---------- Available data

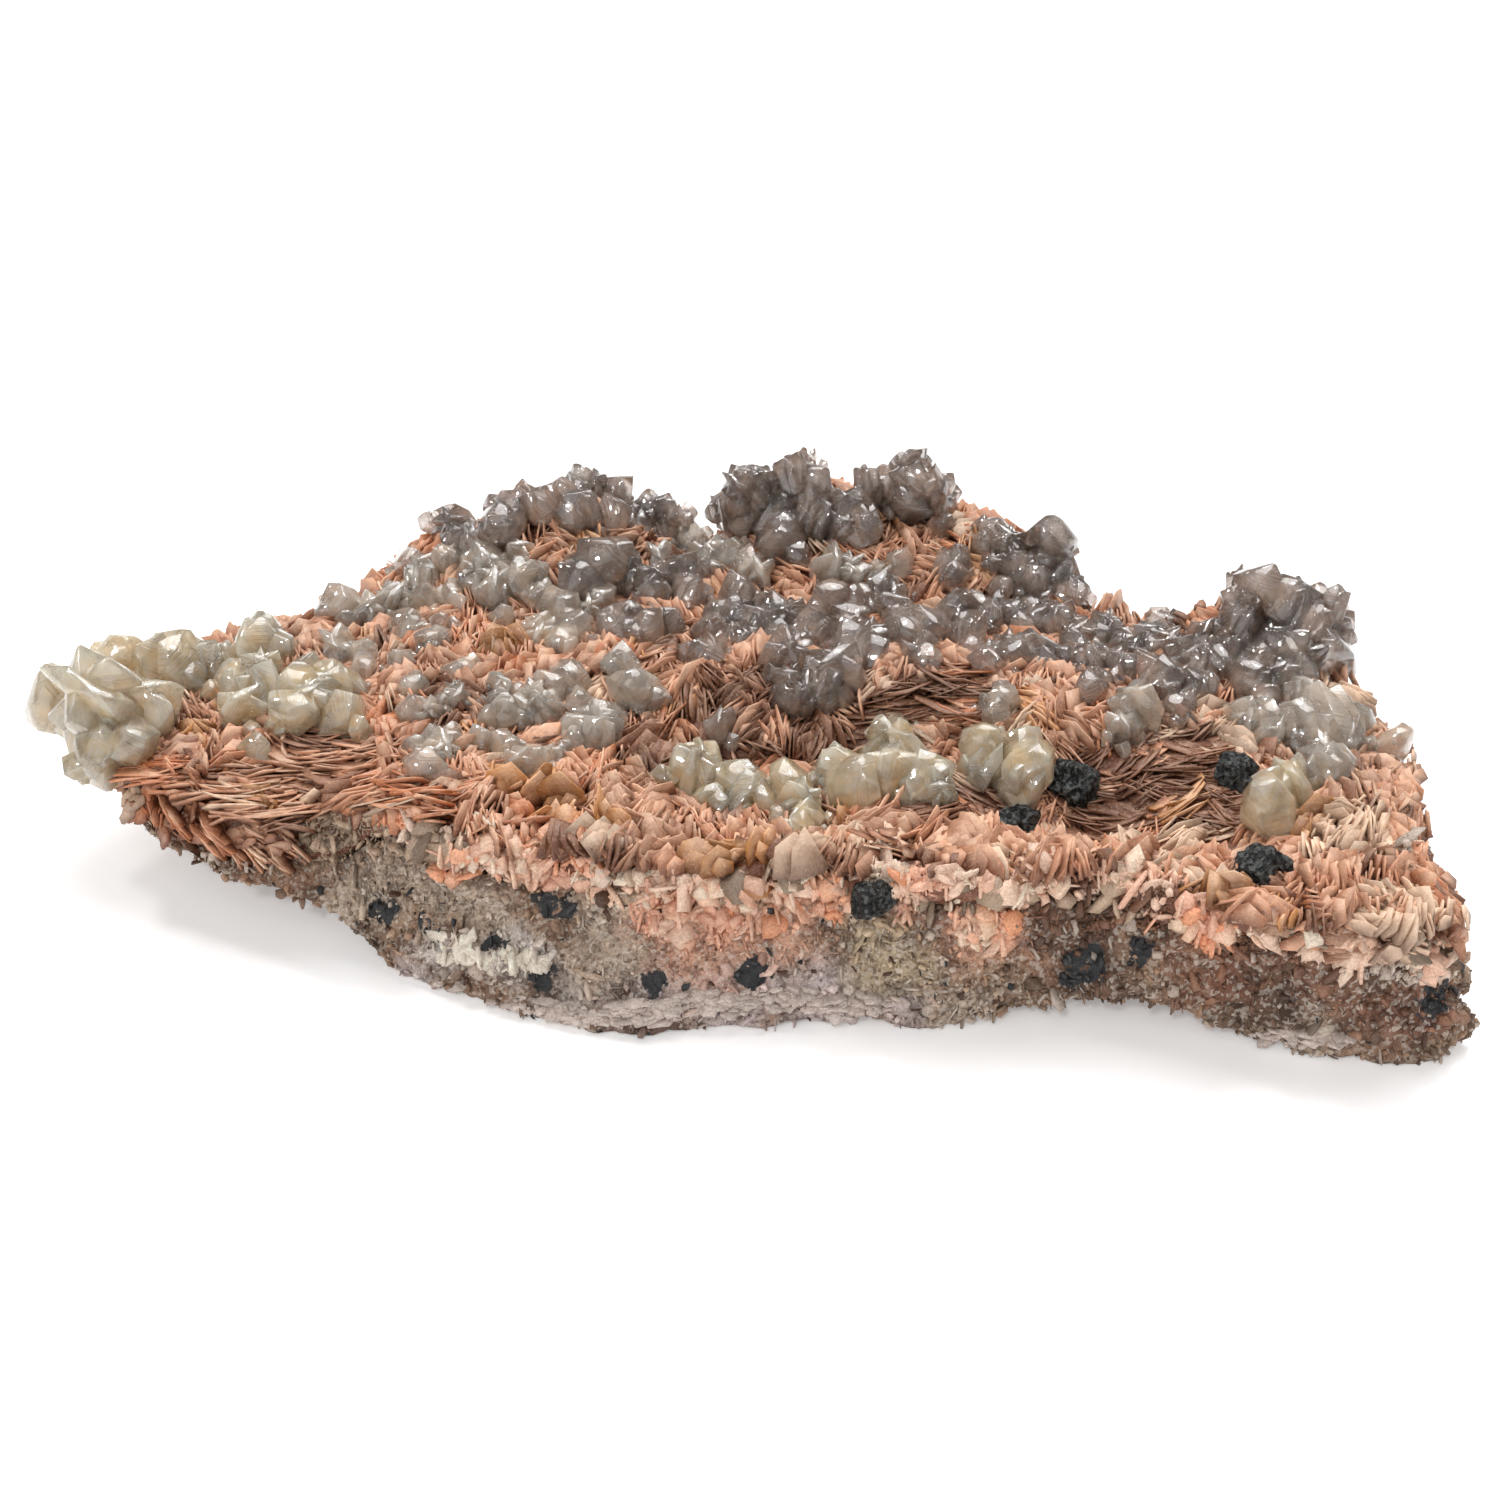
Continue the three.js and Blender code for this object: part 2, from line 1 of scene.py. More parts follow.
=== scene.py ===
# The looks of a cerussite and barite plate: broken rock, bladed barite, crystals and galena.
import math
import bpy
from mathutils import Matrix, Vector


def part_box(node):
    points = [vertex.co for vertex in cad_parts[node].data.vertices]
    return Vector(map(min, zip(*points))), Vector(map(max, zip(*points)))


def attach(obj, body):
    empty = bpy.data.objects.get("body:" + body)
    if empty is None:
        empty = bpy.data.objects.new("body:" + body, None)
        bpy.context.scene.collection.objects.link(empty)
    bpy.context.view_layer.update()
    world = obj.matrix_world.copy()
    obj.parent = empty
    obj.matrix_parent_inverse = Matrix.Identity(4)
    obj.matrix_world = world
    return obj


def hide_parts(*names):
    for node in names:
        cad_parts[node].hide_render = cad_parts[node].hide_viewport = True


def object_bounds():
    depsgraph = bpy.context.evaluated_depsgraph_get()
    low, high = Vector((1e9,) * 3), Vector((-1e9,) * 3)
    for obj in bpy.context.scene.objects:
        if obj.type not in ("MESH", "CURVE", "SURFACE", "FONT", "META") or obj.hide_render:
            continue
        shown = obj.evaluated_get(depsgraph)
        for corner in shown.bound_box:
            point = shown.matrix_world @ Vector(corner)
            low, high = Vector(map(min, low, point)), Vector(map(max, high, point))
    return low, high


bl_info = {
    "name": "Cerussite and Barite Plate",
    "version": (1, 0, 0),
    "blender": (4, 5, 0),
    "location": "3D View > Sidebar > Plate",
    "description": "Builds the rock, blades, crystals and galena of a mineral plate",
    "category": "Object",
}

from collections import namedtuple

import bpy
import numpy as np
from bpy.props import FloatProperty, FloatVectorProperty, IntProperty, PointerProperty
from mathutils import Vector
from mathutils.bvhtree import BVHTree

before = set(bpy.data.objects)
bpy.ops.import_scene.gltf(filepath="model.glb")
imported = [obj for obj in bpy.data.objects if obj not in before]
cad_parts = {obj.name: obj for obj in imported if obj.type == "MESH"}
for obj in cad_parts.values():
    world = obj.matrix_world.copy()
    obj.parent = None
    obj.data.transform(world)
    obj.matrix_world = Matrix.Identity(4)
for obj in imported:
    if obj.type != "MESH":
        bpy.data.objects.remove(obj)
CAD_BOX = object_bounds()

MM = 0.001  # the tables below are in millimetres

# The view that places are read in: a pinhole camera looking at the plate
VIEW_PIXELS = 1512
VIEW_FIELD = 36
VIEW_ELEVATION = 31
VIEW_DISTANCE = 450
VIEW_TARGET = np.array([0.0, 0.0, 25.0])

# The relief of the barite crust, as in the solids
CENTRE = np.array([0.0, 4.0])
TOP_LEVEL = 29
CRUST_THICKNESS = 7
LEFT_LOBE = {"from": -64, "to": -84, "lift": 11, "thicker": 5, "droop": 3}

# The crust's rim seen from above, anticlockwise from the left end
RIM = [
    (-123, 8), (-119, -4), (-109, -13), (-96, -20), (-84, -23), (-76, -24), (-65, -28), (-54, -37),
    (-44, -38), (-35, -39), (-24, -43), (-11, -42), (1, -46), (14, -43), (25, -49), (36, -52), (48, -51),
    (60, -49), (73, -54), (83, -57), (93, -60), (105, -62), (115, -62), (121, -56), (121, -45),
    (120, -30), (121, -14), (119, 0), (114, 12), (113, 26), (106, 39), (94, 42), (83, 42), (76, 47),
    (68, 53), (63, 62), (56, 72), (47, 79), (37, 83), (24, 85), (10, 85), (-4, 82), (-15, 79), (-27, 82),
    (-41, 83), (-57, 80), (-70, 76), (-79, 73), (-84, 61), (-92, 51), (-107, 46), (-118, 34), (-124, 20),
]

# Lumps and hollows of the crust: x, y, spread, rise
SURFACE_LUMPS = [
    (-30, -40, 13, 2), (0, -46, 13, 2.5), (30, -48, 12, 3), (55, -50, 13, 5), (-62, -24, 12, 3),
    (-8, -34, 11, -6), (-34, -28, 12, -4), (22, -36, 10, -3), (58, -28, 17, -7), (84, -36, 9, -3),
    (-6, -8, 13, -7), (18, -8, 11, -5), (2, 14, 17, 6), (34, 14, 17, 6), (64, 8, 18, 5),
    (-28, 26, 14, 4), (14, 81, 19, 14), (48, 68, 16, 10), (-40, 74, 18, 12), (-64, 76, 14, 6),
    (38, 84, 10, 5), (-14, 78, 9, -5), (14, 40, 10, -2), (-88, 12, 18, 4), (-56, 12, 14, 2),
    (104, 33, 15, 10), (104, -52, 14, 2), (108, -26, 12, 4), (-96, 34, 12, 3),
]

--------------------

→ Exercise:
Without changing anything, quote the lines from the top of the data to the line that contains "zip(*points))), Vector(map(max, zip(*points)))", including that line.

→ Answer for this exercise:
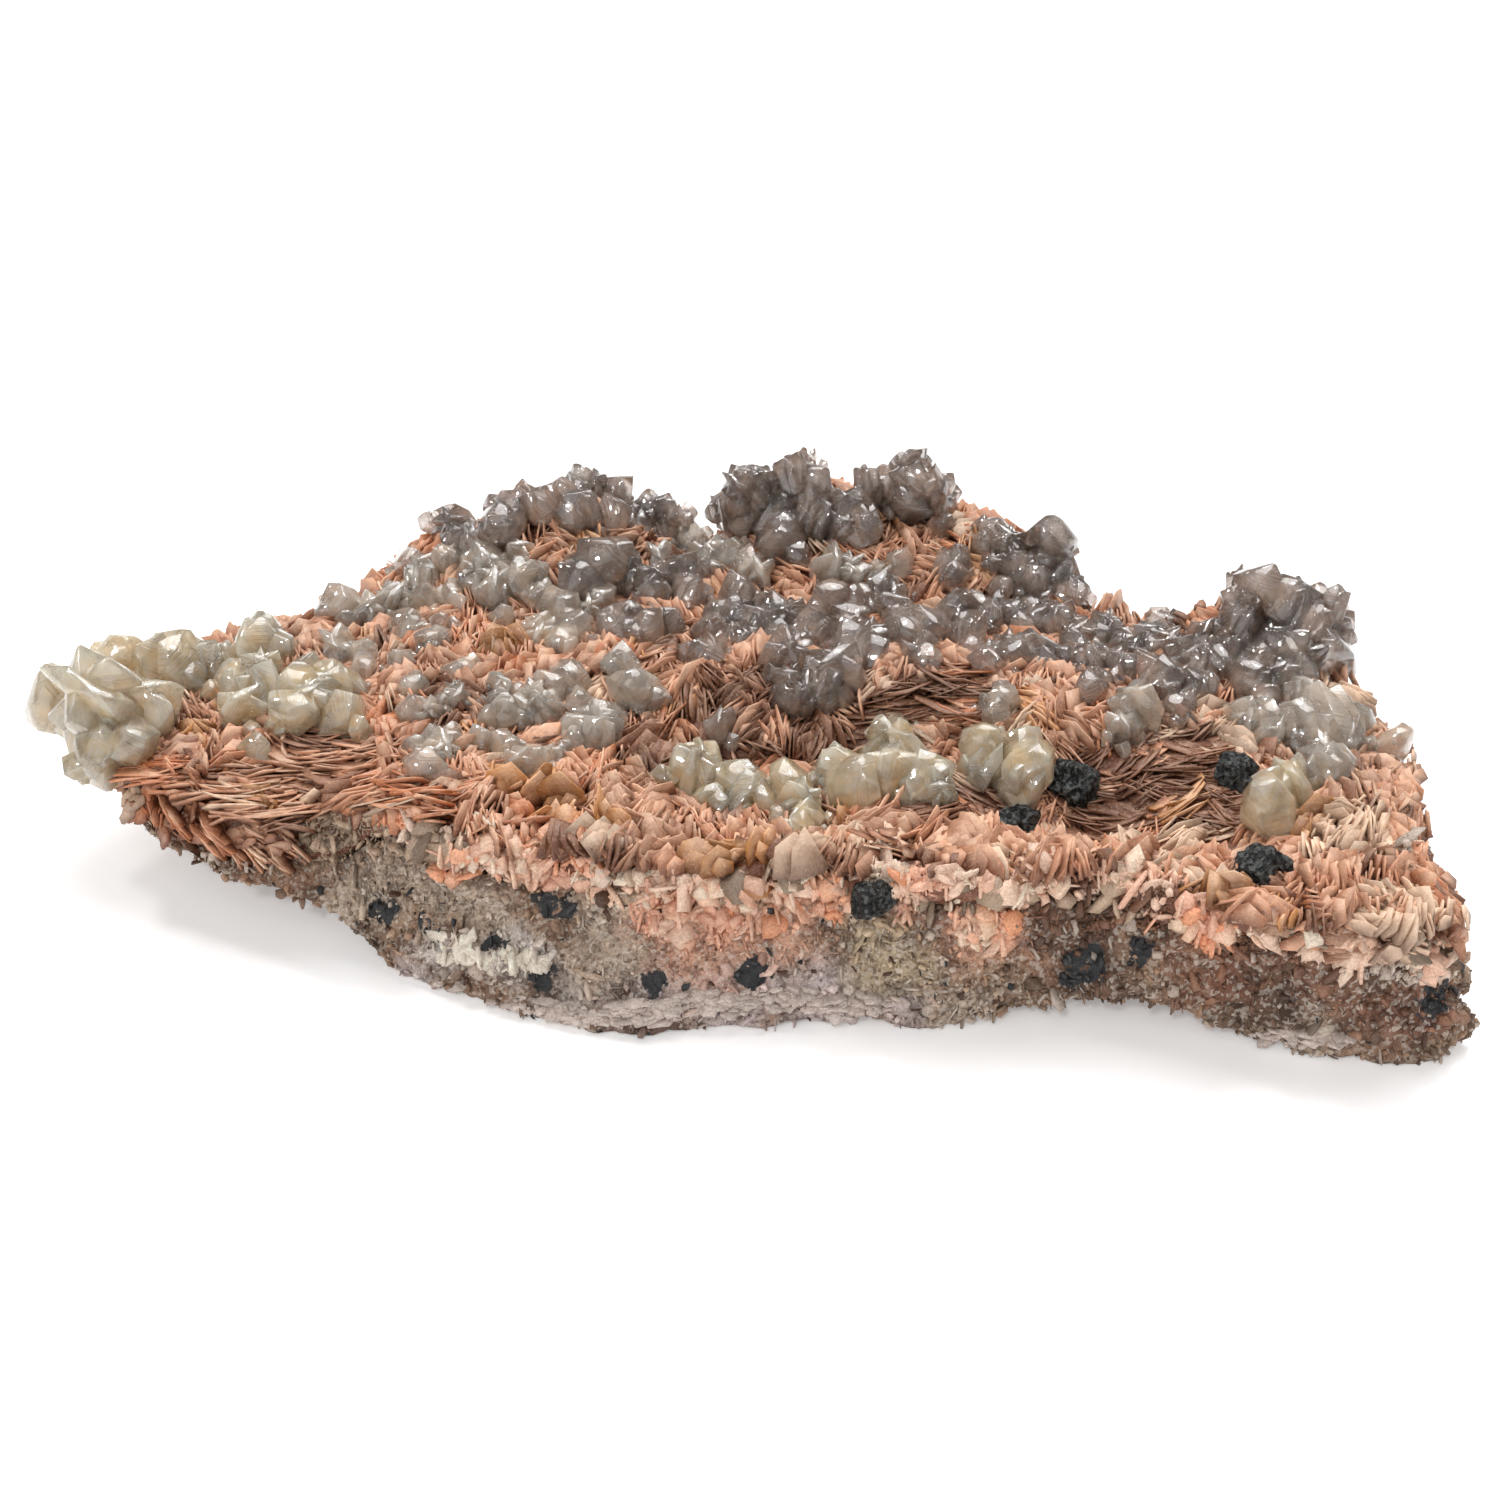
Continue the three.js and Blender code for this object: part 2, from line 1 of scene.py. More parts follow.
=== scene.py ===
# The looks of a cerussite and barite plate: broken rock, bladed barite, crystals and galena.
import math
import bpy
from mathutils import Matrix, Vector


def part_box(node):
    points = [vertex.co for vertex in cad_parts[node].data.vertices]
    return Vector(map(min, zip(*points))), Vector(map(max, zip(*points)))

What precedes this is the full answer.